Adopted March 27, 1980; Amended March 18, 1985, September 30, 1999, April 13, 2002, December 1, 2006, November 22, 2010, and March 24, 2017.
ARTICLE I. NAME
The name of the not-for-profit corporation shall be Association of Architecture School Librarians, hereinafter referred to as the "Association."
ARTICLE II. PURPOSE
Section 1. The Association is established to advance academic architectural librarianship, to develop and enhance the role of architecture school librarians in the advancement of architectural education, and to promote a spirit of cooperation among members of the profession.

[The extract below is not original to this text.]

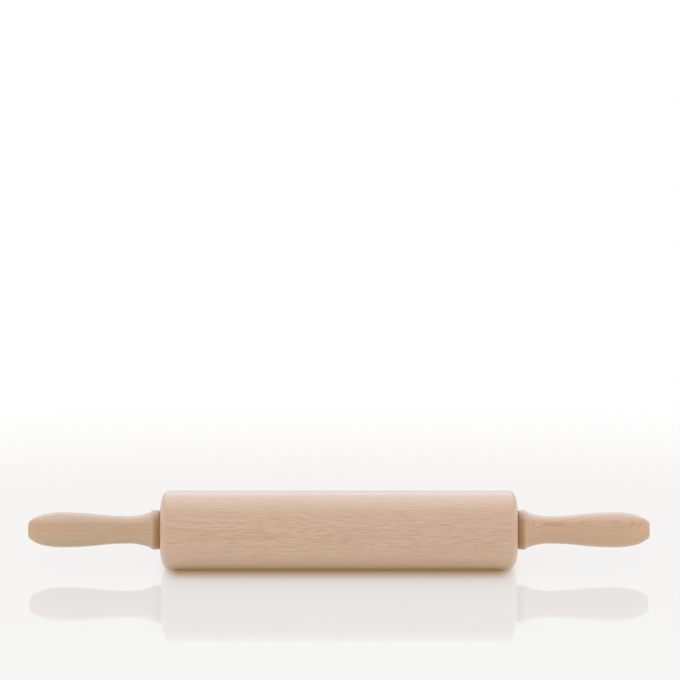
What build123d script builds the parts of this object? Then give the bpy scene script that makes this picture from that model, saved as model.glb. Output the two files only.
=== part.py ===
from build123d import *

import math
import os

# A pastry rolling pin: a straight beech roller that turns on a steel axle between two turned handles.
# Millimetres. The origin is where the middle of the roller touches the worktop, +X runs along the pin
# from the left handle to the right one, and +Z is up.

# Roller, with end faces that fall back gently towards a rounded rim
roller_length = 250.0
roller_diameter = 55.0
dome_width = 11.0
dome_drop = 3.7
rim_rounding = 4.2

# Axle, a plain rod that passes through the roller and ends inside both handles
axle_diameter = 8.0
axle_engagement = 44.0
axle_chamfer = 1.0
bore_clearance = 1.0

# Flanged bearing bushes, pressed into the ends of the roller
bush_length = 18.0
bush_diameter = 12.0
bush_chamfer = 0.6
flange_diameter = 20.0
flange_thickness = 2.0
running_clearance = 0.05

# Thrust washers and thin lock nuts, which hold the roller between them
end_play = 0.1
washer_diameter = 14.0
washer_thickness = 0.5
washer_clearance = 0.1
nut_width = 13.0
nut_thickness = 4.0
nut_face_share = 0.95
nut_chamfer_angle = 30

# Threaded sleeves, set in the handles
insert_diameter = 12.0
insert_length = 20.0
insert_chamfer = 0.8
slot_width = 2.0
slot_depth = 2.5

# Handles, turned to a bead beside the roller, a waisted neck, a swelling grip and a rounded end
handle_gap = 0.4
handle_length = 92.2
bead_diameter = 27.8
bead_width = 6.2
bead_crest_share = 0.7
bead_face_fall = 0.5
bead_back_fall = 0.6
bead_edge_rounding = 0.4
step_depth = 0.7
step_width = 0.4
neck_diameter = 19.2
grip_diameter = 24.6
end_diameter = 11.2
end_rounding = 0.6
neck_share = 0.237
grip_turn_share = 0.465
grip_share = 0.738
shoulder_share = 0.873
shoulder_width_share = 0.83
socket_clearance = 0.2
nut_pocket_clearance = 0.3
socket_spare = 2.0
drill_point_angle = 118

# Places along the pin, measured outward from the middle of the roller
roller_end = roller_length / 2
washer_seat = roller_end + end_play
nut_seat = washer_seat + washer_thickness
insert_seat = nut_seat + nut_thickness
handle_face = roller_end + handle_gap
axle_end = handle_face + axle_engagement
axis_height = roller_diameter / 2
turning_axis = Axis((0, 0, axis_height), (1, 0, 0))

# The two ends, each with the direction in which it points along X
ends = {"left": -1, "right": 1}


def section_plane(side, distance=0):
    """Lengthwise section at one end: its X points outward along the pin, its Y up from the turning axis."""
    origin = (side * distance, 0, axis_height)
    return Plane(origin=origin, x_dir=(side, 0, 0), z_dir=(0, -side, 0))


def face_plane(side, distance):
    """Plane square to the pin that faces outward at one end."""
    origin = (side * distance, 0, axis_height)
    return Plane(origin=origin, x_dir=(0, side, 0), z_dir=(side, 0, 0))


def outward(side):
    """Direction out along the pin at one end."""
    return Axis((0, 0, 0), (side, 0, 0))


def save(piece, name):
    """Label a finished piece and write it to its own file."""
    piece.part.label = name
    export_step(piece.part, f"parts/{name}.step")


def make_roller():
    """Straight cylinder with domed, softly rounded ends, bored through and recessed for the bushes."""
    radius = roller_diameter / 2
    with BuildPart() as roller:
        with BuildSketch(section_plane(1)):
            with BuildLine():
                Line((0, 0), (roller_end, 0))
                face = Line((roller_end, 0), (roller_end, radius - dome_width))
                dome = TangentArc(face @ 1, (roller_end - dome_drop, radius), tangent=face % 1)
                Line(dome @ 1, (0, radius))
                Line((0, radius), (0, 0))
            make_face()
            fillet(vertices().group_by(Axis.Y)[-1].sort_by(Axis.X)[-1], rim_rounding)
        revolve(axis=turning_axis)
        mirror(about=Plane.YZ)
        with Locations(face_plane(1, roller_end)):
            Hole(axle_diameter / 2 + bore_clearance)
        with Locations(*[face_plane(side, roller_end) for side in ends.values()]):
            CounterBoreHole(bush_diameter / 2, flange_diameter / 2, flange_thickness, depth=bush_length)
    return roller


def make_axle():
    """Plain rod with chamfered ends."""
    with BuildPart() as axle:
        with BuildSketch(face_plane(1, 0)):
            Circle(axle_diameter / 2)
        extrude(amount=axle_end, both=True)
        chamfer(axle.edges().filter_by(GeomType.CIRCLE), axle_chamfer)
    return axle


def make_bush(side):
    """Sleeve with a flange that lies flush with the roller's end face."""
    with BuildPart() as bush:
        with BuildSketch(face_plane(side, roller_end)):
            Circle(bush_diameter / 2)
        extrude(amount=-bush_length)
        chamfer(bush.edges().group_by(outward(side))[0], bush_chamfer)
        with BuildSketch(face_plane(side, roller_end)):
            Circle(flange_diameter / 2)
        extrude(amount=-flange_thickness)
        with Locations(face_plane(side, roller_end)):
            Hole(axle_diameter / 2 + running_clearance)
    return bush


def make_washer(side):
    """Thin hard washer between the bush and the lock nut."""
    with BuildPart() as washer:
        with BuildSketch(face_plane(side, washer_seat)):
            Circle(washer_diameter / 2)
            Circle(axle_diameter / 2 + washer_clearance, mode=Mode.SUBTRACT)
        extrude(amount=washer_thickness)
    return washer


def make_nut(side):
    """Thin hexagon nut with both faces chamfered."""
    corner_radius = nut_width / 2 / math.cos(math.pi / 6)
    face_radius = nut_width / 2 * nut_face_share
    fall = (corner_radius - face_radius) * math.tan(math.radians(nut_chamfer_angle))
    with BuildPart() as nut:
        with BuildSketch(face_plane(side, nut_seat)):
            RegularPolygon(nut_width / 2, side_count=6, major_radius=False)
            Circle(axle_diameter / 2, mode=Mode.SUBTRACT)
        extrude(amount=nut_thickness)
        with BuildSketch(section_plane(side, nut_seat)):
            with BuildLine():
                Polyline(
                    (0, 0),
                    (0, face_radius),
                    (fall, corner_radius),
                    (nut_thickness - fall, corner_radius),
                    (nut_thickness, face_radius),
                    (nut_thickness, 0),
                    close=True,
                )
            make_face()
        revolve(axis=turning_axis, mode=Mode.INTERSECT)
    return nut


def make_insert(side):
    """Threaded sleeve with a screwdriver slot across its mouth."""
    with BuildPart() as insert:
        with BuildSketch(face_plane(side, insert_seat)):
            Circle(insert_diameter / 2)
            Circle(axle_diameter / 2, mode=Mode.SUBTRACT)
        extrude(amount=insert_length)
        chamfer(insert.edges().group_by(outward(side))[-1].sort_by(SortBy.RADIUS)[-1], insert_chamfer)
        with BuildSketch(face_plane(side, insert_seat)):
            Rectangle(slot_width, insert_diameter)
        extrude(amount=slot_depth, mode=Mode.SUBTRACT)
    return insert


def make_handle(side):
    """Turned handle, with a stepped socket for the nut, the threaded sleeve and the end of the axle."""
    crest = (bead_width * bead_crest_share, bead_diameter / 2)
    face_edge = (0, bead_diameter / 2 - bead_face_fall)
    back_edge = (bead_width, bead_diameter / 2 - bead_back_fall)
    step_end = (bead_width + step_width, bead_diameter / 2 - bead_back_fall - step_depth)
    neck = Vector(handle_length * neck_share, neck_diameter / 2)
    grip = Vector(handle_length * grip_share, grip_diameter / 2)
    grip_turn = neck + (grip - neck) * grip_turn_share
    end_corner = (handle_length, end_diameter / 2)
    shoulder_radius = (end_diameter + (grip_diameter - end_diameter) * shoulder_width_share) / 2
    shoulder = (handle_length * shoulder_share, shoulder_radius)
    pocket_radius = nut_width / 2 / math.cos(math.pi / 6) + nut_pocket_clearance
    pocket_floor = insert_seat - handle_face
    insert_floor = pocket_floor + insert_length
    socket_radius = axle_diameter / 2 + socket_clearance
    socket_floor = axle_engagement + socket_spare
    point_length = socket_radius / math.tan(math.radians(drill_point_angle / 2))
    with BuildPart() as handle:
        with BuildSketch(section_plane(side, handle_face)):
            with BuildLine():
                Line((0, 0), face_edge)
                TangentArc(crest, face_edge, tangent=(-1, 0))
                TangentArc(crest, back_edge, tangent=(1, 0))
                Line(back_edge, step_end)
                TangentArc(neck, step_end, tangent=(-1, 0))
                waist = TangentArc(neck, grip_turn, tangent=(1, 0))
                TangentArc(grip_turn, grip, tangent=waist % 1)
                flank = TangentArc(grip, shoulder, tangent=(1, 0))
                TangentArc(shoulder, end_corner, tangent=flank % 1)
                Line(end_corner, (handle_length, 0))
                Line((handle_length, 0), (0, 0))
            make_face()
            fillet(vertices().filter_by(lambda corner: corner.Y > 0).sort_by(Axis.X)[0], bead_edge_rounding)
            fillet(vertices().filter_by(lambda corner: corner.Y > 0).sort_by(Axis.X)[-1], end_rounding)
        revolve(axis=turning_axis)
        with BuildSketch(section_plane(side, handle_face)):
            with BuildLine():
                Polyline(
                    (0, 0),
                    (0, pocket_radius),
                    (pocket_floor, pocket_radius),
                    (pocket_floor, insert_diameter / 2),
                    (insert_floor, insert_diameter / 2),
                    (insert_floor, socket_radius),
                    (socket_floor, socket_radius),
                    (socket_floor + point_length, 0),
                    close=True,
                )
            make_face()
        revolve(axis=turning_axis, mode=Mode.SUBTRACT)
    return handle


os.makedirs("parts", exist_ok=True)
save(make_roller(), "roller")
save(make_axle(), "axle")
for end, side in ends.items():
    save(make_handle(side), f"{end}_handle")
    save(make_bush(side), f"{end}_bush")
    save(make_washer(side), f"{end}_washer")
    save(make_nut(side), f"{end}_lock_nut")
    save(make_insert(side), f"{end}_threaded_insert")
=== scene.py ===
"""Pastry rolling pin: a turned beech roller that spins on a steel axle between two turned handles.

It lies on a polished white sheet in a white studio.
"""

import math

import bmesh
import bpy
from bpy.props import FloatProperty, FloatVectorProperty, PointerProperty
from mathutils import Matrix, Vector


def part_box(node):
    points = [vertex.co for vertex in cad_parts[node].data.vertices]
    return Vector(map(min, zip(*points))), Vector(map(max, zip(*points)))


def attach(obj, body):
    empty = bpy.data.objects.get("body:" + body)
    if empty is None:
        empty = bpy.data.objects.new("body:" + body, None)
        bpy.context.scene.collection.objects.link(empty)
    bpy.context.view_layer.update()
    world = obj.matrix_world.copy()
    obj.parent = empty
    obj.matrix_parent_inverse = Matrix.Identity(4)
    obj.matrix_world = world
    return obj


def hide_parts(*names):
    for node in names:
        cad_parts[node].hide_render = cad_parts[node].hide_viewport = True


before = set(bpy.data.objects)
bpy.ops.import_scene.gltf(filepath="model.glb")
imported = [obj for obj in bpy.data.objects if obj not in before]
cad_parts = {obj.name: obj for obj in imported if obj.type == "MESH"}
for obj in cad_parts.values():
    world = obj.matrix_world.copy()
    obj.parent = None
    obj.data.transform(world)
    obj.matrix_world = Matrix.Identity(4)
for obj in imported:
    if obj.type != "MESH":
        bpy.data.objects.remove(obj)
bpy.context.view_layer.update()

bl_info = {
    "name": "Rolling Pin",
    "version": (1, 0, 0),
    "blender": (4, 5, 0),
    "location": "3D View > Sidebar > Rolling Pin",
    "description": "Beech rolling pin with turned handles, its steel axle and a white stage",
    "category": "Add Mesh",
}

MM = 0.001
BAKE_MAP = "OFBake"

# The two ends, each with the direction in which it points along X
ENDS = {"left": -1, "right": 1}

# Sockets of a Mix node set to colours
FACTOR, FIRST, SECOND, MIXED = 0, 6, 7, 2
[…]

Section 2. The Association is a not-for-profit organization established and operated exclusively for charitable and educational purposes within the meaning of Section 501 (c) 7 of the Internal Revenue Code, as amended, in order to further the objectives set forth in Article II, Section 1, of this Constitution. No part of the property, assets, or net income of the Association shall inure to the benefit of any officer, member, or delegate of a member, or other private person, except that the Association shall be authorized to make payments and distributions in furtherance of the purposes set forth in Article II, Section 1 of this Constitution. No substantial part of the activities of the Association shall be devoted to propaganda or to attempts to influence legislation. The Association shall not participate or intervene in any political campaign for public office, nor shall it carry on any activities not permitted to be carried on by a corporation exempt from federal income tax under Section 501 (c) 7 of the Internal Revenue Code (or corresponding provision of any future United States Internal Revenue Code).
ARTICLE III. MEMBERSHIP
Membership is open to any person or institution interested in the advancement of academic architectural librarianship and architecture education and upon payment of dues as specified in the Bylaws.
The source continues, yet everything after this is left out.